Mas a ANI também quer ter reuniões privadas com jornalistas. Assim, exige aos consultores, a quem pagará mais de 70 mil euros ao longo de 12 meses, a “organização de encontros ‘one to one‘ [privados] com jornalistas, através, por exemplo, da promoção e organização de almoços entre o conselho de administração ou a responsável de comunicação com a direção dos órgãos de comunicação social e/ou jornalistas”.
Sendo habitual a prática de empresas e organismos públicos reunirem em privado com jornalistas para melhor ‘venderem o seu peixe’ e encontrar aliados nas redacções, cabe salientar que, no caso de almoços promovidos por entidades do Estado, a factura será sempre paga pelos contribuintes. Além disso, mostra-se polémico que seja uma consultora a fazer ‘lobby’ com dinheiros públicos para que administradores de uma entidade pública apareçam na imprensa.

Além dos almoços, a ANI exige ainda no caderno de encargos que a consultora de comunicação consiga que sejam publicadas três notícias por mês sobre a agência ou os seus projectos nos maiores órgãos de comunicação social a nível nacional, designadamente na SIC, na RTP, no Expresso e no Público. Curiosamente, exclui todos os órgãos de comunicação social da Medialivre, como o Correio da Manhã, a CMTV e a Now. Em todo o caso, a ANI deixa em aberto a possibilidade de a consultora de comunicação conseguir publicar notícias sobre a ANI em outros media de referência. O PÁGINA UM assumirá, desde já, que não publica notícias favoráveis a uma entidade intermediada por uma agência de comunicação.
A Llorente & Cuenca Portugal foi também contratada para fazer a “gestão da reputação da entidade adjudicante, assim como dos membros que compõem o conselho de administração”, o qual é composto pelo presidente da ANI, António Grilo, Alexandra Vilela e Sílvia Garcia, como vogais executivas, bem como Madalena Alves, presidente da FCT, e Luís Guerreiro, presidente do IAPMEI, como vogais não executivos.

Mesmo assim, a ANI pode argumentar que o contrato com esta consultora de comunicação foi uma “pechincha” já que ficou abaixo do preço máximo fixado de 74.500 euros.
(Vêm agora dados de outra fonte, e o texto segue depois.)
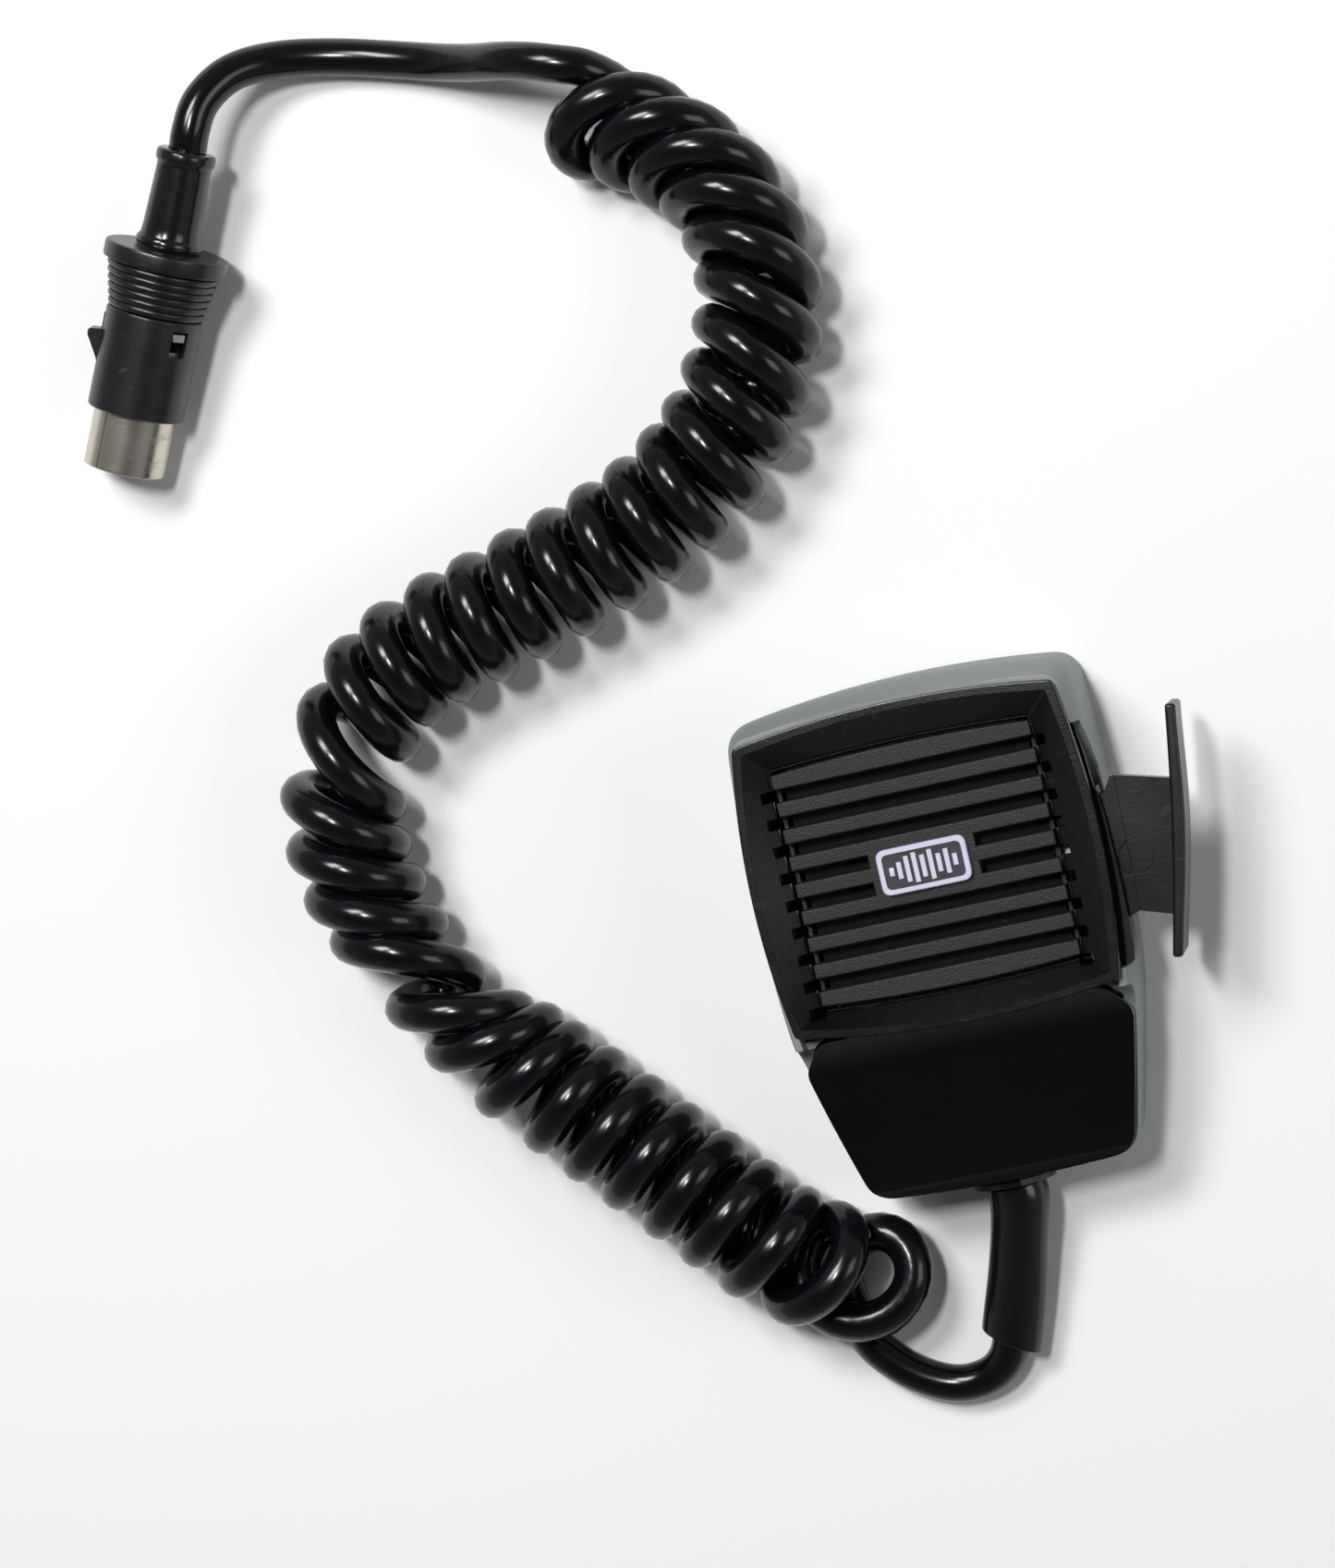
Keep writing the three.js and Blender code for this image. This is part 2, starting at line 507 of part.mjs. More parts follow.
const CAPSULE = [-2, 2];
add('mic_capsule', join(post(...CAPSULE, 9.6, 16.6, 9.4), post(...CAPSULE, 16.4, 17.6, 7.6)), steel);
const RING_PROFILE = [
  [9.9, 10.6], [12.0, 10.6], [12.0, 18.2], [8.0, 18.2], [8.0, 17.0], [9.9, 17.0], [9.9, 10.6],
];
add('capsule_ring', turned(RING_PROFILE, 20).rotateX(Math.PI / 2).translate(...CAPSULE, 0), rubber);

add('matching_transformer', box(-19, -15.2, -8, 8, ON_BOARD_Z, 13.5), steel);
const trimmerBody = box(3, 11, -17, -11.6, ON_BOARD_Z, 11);
add('volume_trimmer', join(trimmerBody, post(7, -14.3, 10.8, 12.2, 1.9, 16)), boardGreen);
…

Recorde-se que a ANI, que agora será integrada num novo organismo que juntará a FCT, levou a cabo há poucos meses uma sui generis acção de ‘team building‘. O evento, que teve lugar no dia 28 de Maio, custou 22.890 euros e envolveu a contratação de um touro mecânico. Os quadros da ANI foram ainda brindados com uma tábua de queijos, bar aberto com DJ e uma prova de vinhos.